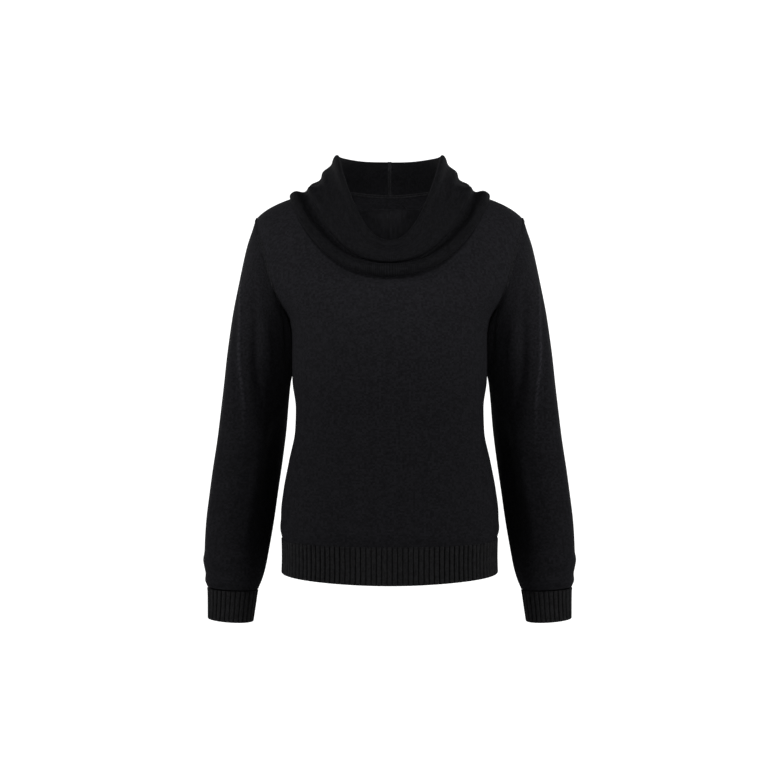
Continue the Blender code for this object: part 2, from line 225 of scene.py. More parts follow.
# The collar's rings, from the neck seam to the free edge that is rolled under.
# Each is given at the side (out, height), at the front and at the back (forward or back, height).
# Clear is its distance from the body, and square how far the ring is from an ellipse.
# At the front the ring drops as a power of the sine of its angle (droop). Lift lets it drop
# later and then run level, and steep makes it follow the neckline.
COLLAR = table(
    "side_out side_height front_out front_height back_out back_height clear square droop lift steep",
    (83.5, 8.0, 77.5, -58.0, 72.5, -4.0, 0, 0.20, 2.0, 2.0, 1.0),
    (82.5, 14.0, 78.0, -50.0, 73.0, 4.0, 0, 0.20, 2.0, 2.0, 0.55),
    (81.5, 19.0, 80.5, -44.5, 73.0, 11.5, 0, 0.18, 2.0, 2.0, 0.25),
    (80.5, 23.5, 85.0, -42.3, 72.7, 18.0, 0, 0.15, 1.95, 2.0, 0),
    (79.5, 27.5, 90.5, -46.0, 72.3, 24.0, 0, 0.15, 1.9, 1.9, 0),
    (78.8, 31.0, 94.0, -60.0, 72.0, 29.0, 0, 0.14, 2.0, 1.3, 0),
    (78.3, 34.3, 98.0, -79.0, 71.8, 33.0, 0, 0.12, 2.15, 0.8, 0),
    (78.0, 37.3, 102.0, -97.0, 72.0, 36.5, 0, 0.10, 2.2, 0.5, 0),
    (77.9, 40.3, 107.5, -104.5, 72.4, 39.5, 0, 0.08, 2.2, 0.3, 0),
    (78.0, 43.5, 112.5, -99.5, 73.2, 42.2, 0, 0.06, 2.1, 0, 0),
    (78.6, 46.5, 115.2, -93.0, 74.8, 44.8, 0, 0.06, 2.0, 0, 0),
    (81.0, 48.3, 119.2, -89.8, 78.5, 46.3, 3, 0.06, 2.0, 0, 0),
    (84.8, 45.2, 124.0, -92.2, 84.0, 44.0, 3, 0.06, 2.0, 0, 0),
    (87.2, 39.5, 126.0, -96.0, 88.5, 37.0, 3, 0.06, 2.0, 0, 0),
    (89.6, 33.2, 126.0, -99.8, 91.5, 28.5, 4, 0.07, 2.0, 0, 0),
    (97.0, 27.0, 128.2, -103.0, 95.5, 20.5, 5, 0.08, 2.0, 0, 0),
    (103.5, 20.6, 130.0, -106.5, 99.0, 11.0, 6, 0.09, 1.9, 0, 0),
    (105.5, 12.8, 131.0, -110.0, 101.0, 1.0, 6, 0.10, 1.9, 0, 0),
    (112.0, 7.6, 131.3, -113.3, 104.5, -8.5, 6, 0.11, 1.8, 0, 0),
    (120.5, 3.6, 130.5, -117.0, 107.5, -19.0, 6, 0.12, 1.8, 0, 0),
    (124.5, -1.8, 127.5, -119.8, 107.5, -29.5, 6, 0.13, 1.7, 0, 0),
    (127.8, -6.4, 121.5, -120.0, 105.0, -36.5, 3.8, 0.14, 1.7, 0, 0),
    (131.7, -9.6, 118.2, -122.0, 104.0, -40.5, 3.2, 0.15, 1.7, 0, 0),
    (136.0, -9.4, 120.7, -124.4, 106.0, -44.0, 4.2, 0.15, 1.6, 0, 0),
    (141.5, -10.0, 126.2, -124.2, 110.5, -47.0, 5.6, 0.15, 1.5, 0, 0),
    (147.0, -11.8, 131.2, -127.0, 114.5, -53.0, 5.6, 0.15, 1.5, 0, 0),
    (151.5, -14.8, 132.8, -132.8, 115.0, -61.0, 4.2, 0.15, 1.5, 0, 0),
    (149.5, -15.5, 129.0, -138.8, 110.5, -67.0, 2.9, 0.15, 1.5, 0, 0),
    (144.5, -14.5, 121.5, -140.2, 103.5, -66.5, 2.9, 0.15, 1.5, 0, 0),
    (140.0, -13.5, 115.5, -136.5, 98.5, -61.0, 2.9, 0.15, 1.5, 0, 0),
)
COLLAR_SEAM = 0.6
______
Return all of the data precisely as it appears.

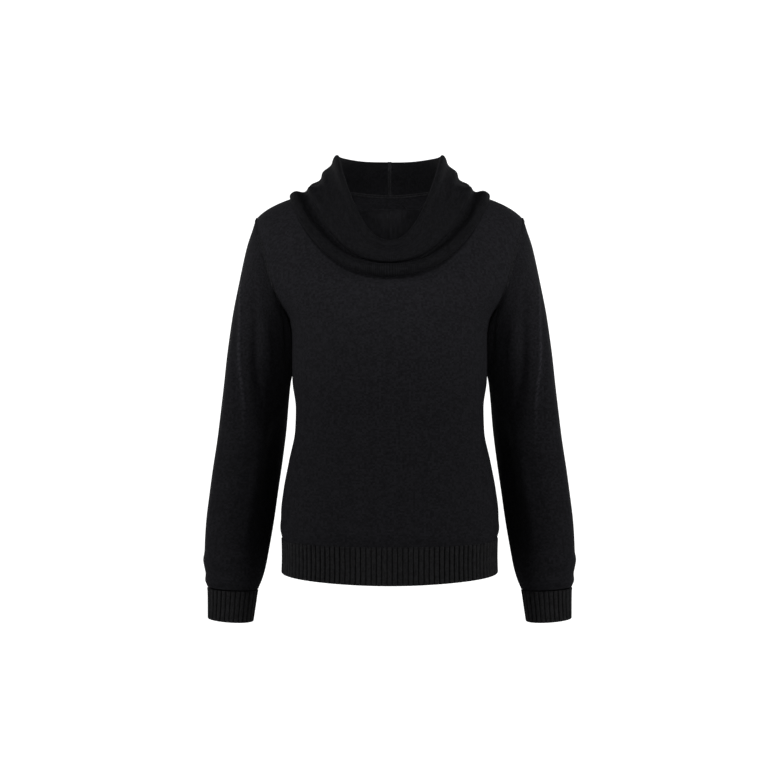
Continue the Blender code for this object: part 2, from line 225 of scene.py. More parts follow.
# The collar's rings, from the neck seam to the free edge that is rolled under.
# Each is given at the side (out, height), at the front and at the back (forward or back, height).
# Clear is its distance from the body, and square how far the ring is from an ellipse.
# At the front the ring drops as a power of the sine of its angle (droop). Lift lets it drop
# later and then run level, and steep makes it follow the neckline.
COLLAR = table(
    "side_out side_height front_out front_height back_out back_height clear square droop lift steep",
    (83.5, 8.0, 77.5, -58.0, 72.5, -4.0, 0, 0.20, 2.0, 2.0, 1.0),
    (82.5, 14.0, 78.0, -50.0, 73.0, 4.0, 0, 0.20, 2.0, 2.0, 0.55),
    (81.5, 19.0, 80.5, -44.5, 73.0, 11.5, 0, 0.18, 2.0, 2.0, 0.25),
    (80.5, 23.5, 85.0, -42.3, 72.7, 18.0, 0, 0.15, 1.95, 2.0, 0),
    (79.5, 27.5, 90.5, -46.0, 72.3, 24.0, 0, 0.15, 1.9, 1.9, 0),
    (78.8, 31.0, 94.0, -60.0, 72.0, 29.0, 0, 0.14, 2.0, 1.3, 0),
    (78.3, 34.3, 98.0, -79.0, 71.8, 33.0, 0, 0.12, 2.15, 0.8, 0),
    (78.0, 37.3, 102.0, -97.0, 72.0, 36.5, 0, 0.10, 2.2, 0.5, 0),
    (77.9, 40.3, 107.5, -104.5, 72.4, 39.5, 0, 0.08, 2.2, 0.3, 0),
    (78.0, 43.5, 112.5, -99.5, 73.2, 42.2, 0, 0.06, 2.1, 0, 0),
    (78.6, 46.5, 115.2, -93.0, 74.8, 44.8, 0, 0.06, 2.0, 0, 0),
    (81.0, 48.3, 119.2, -89.8, 78.5, 46.3, 3, 0.06, 2.0, 0, 0),
    (84.8, 45.2, 124.0, -92.2, 84.0, 44.0, 3, 0.06, 2.0, 0, 0),
    (87.2, 39.5, 126.0, -96.0, 88.5, 37.0, 3, 0.06, 2.0, 0, 0),
    (89.6, 33.2, 126.0, -99.8, 91.5, 28.5, 4, 0.07, 2.0, 0, 0),
    (97.0, 27.0, 128.2, -103.0, 95.5, 20.5, 5, 0.08, 2.0, 0, 0),
    (103.5, 20.6, 130.0, -106.5, 99.0, 11.0, 6, 0.09, 1.9, 0, 0),
    (105.5, 12.8, 131.0, -110.0, 101.0, 1.0, 6, 0.10, 1.9, 0, 0),
    (112.0, 7.6, 131.3, -113.3, 104.5, -8.5, 6, 0.11, 1.8, 0, 0),
    (120.5, 3.6, 130.5, -117.0, 107.5, -19.0, 6, 0.12, 1.8, 0, 0),
    (124.5, -1.8, 127.5, -119.8, 107.5, -29.5, 6, 0.13, 1.7, 0, 0),
    (127.8, -6.4, 121.5, -120.0, 105.0, -36.5, 3.8, 0.14, 1.7, 0, 0),
    (131.7, -9.6, 118.2, -122.0, 104.0, -40.5, 3.2, 0.15, 1.7, 0, 0),
    (136.0, -9.4, 120.7, -124.4, 106.0, -44.0, 4.2, 0.15, 1.6, 0, 0),
    (141.5, -10.0, 126.2, -124.2, 110.5, -47.0, 5.6, 0.15, 1.5, 0, 0),
    (147.0, -11.8, 131.2, -127.0, 114.5, -53.0, 5.6, 0.15, 1.5, 0, 0),
    (151.5, -14.8, 132.8, -132.8, 115.0, -61.0, 4.2, 0.15, 1.5, 0, 0),
    (149.5, -15.5, 129.0, -138.8, 110.5, -67.0, 2.9, 0.15, 1.5, 0, 0),
    (144.5, -14.5, 121.5, -140.2, 103.5, -66.5, 2.9, 0.15, 1.5, 0, 0),
    (140.0, -13.5, 115.5, -136.5, 98.5, -61.0, 2.9, 0.15, 1.5, 0, 0),
)
COLLAR_SEAM = 0.6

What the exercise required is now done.